As the main producers of managerial elites, business schools represent strategic research sites for understanding the formation of economic practices and representations. This article draws on historical material to analyze the changing place of economics in American business education over the course of the 20th century. We use the Wharton School as an illustration of the earliest trends and dilemmas (c. 1900-1930), when business schools found themselves caught between their business connections and their striving for moral legitimacy in higher education. We show how several of the school's leaders were closely involved in progressive reforms and presided over the development of the empirical social sciences to address questions of labor regulation and control within manufacturing industries.
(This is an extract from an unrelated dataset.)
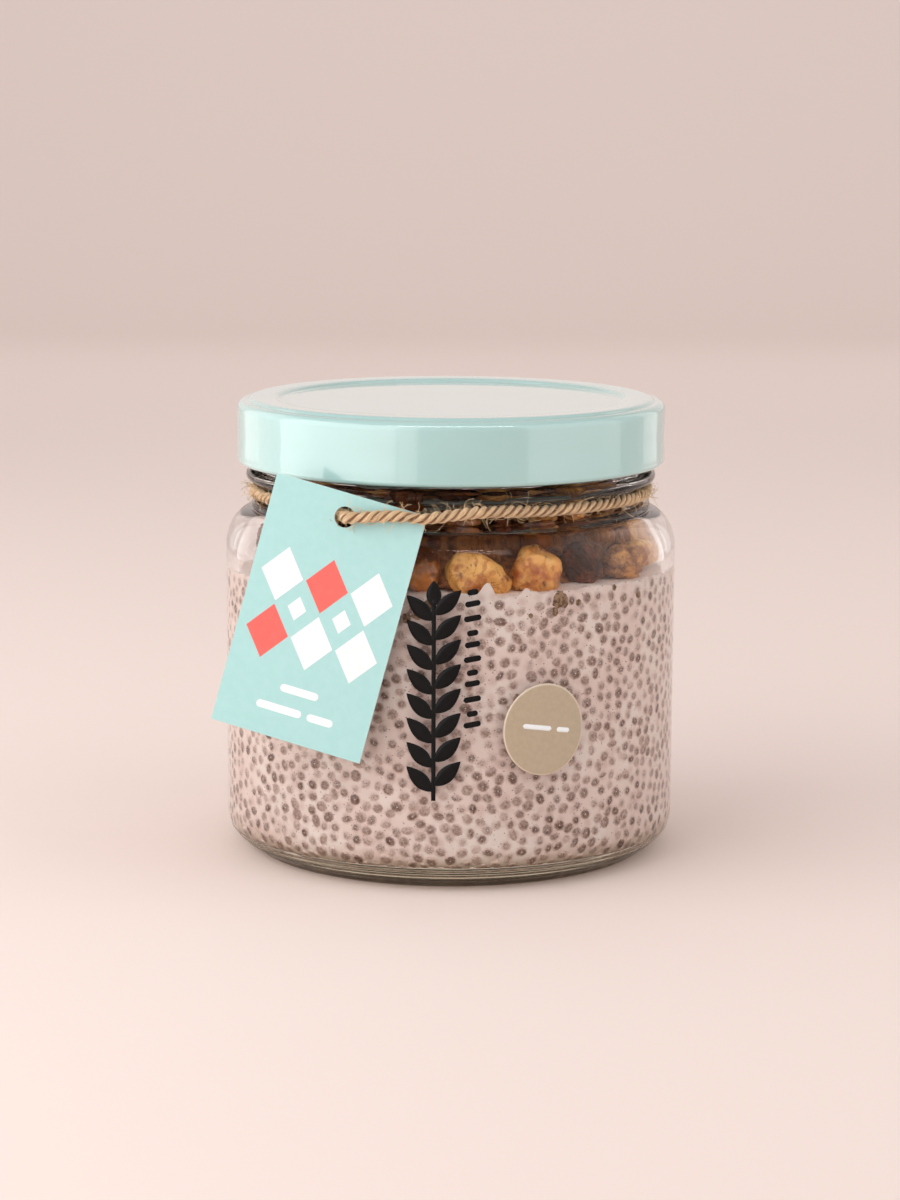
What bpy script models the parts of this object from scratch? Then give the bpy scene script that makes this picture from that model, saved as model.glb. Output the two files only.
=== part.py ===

Next, we look at the creation of the Carnegie Tech Graduate School of Industrial Administration after World War II. This episode illustrates the increasingly successful claims of social scientists, backed by philanthropic foundations, on business education and the growing appeal of "scientific" approaches to decision making and management. We also show that these transformations were homologically related to changes in the prevailing mode of governance in the American economy: business schools became essential sites for the development of tools and methods (e.g., input-output approaches, linear programming, forecasting) for the management of the new large, diversified conglomerates. Finally, we argue that the rise of the Graduate School of Business at the University of Chicago from the 1960s onwards marks the decisive ascendancy of economics, and particularly financial economics, in business education over the other behavioral disciplines, as well as the decisive ascendancy of business schools as producers of economic knowledge. By following teacher-student networks, we also document the key role of business schools in diffusing "Chicago-style" economic approaches—offering support for anti-regulatory approaches and popularizing narrowly financial understandings of the firm (Fligstein 1990, 2002)—that sociologists have described as characteristic of the modern neo-liberal regime.

Keywords

Economics; Practice; Business Education; Labor and Management Relations; Decision Making; Management Analysis, Tools, and Techniques; Change; Governing Rules, Regulations, and Reforms; Finance; Knowledge; Production; Business Conglomerates; Education Industry; United States

Citation

Fourcade, Marion, and Rakesh Khurana. "From Social Control to Financial Economics: The Linked Ecologies of Economics and Business in Twentieth Century America." Harvard Business School Working Paper, No. 11-071, January 2011.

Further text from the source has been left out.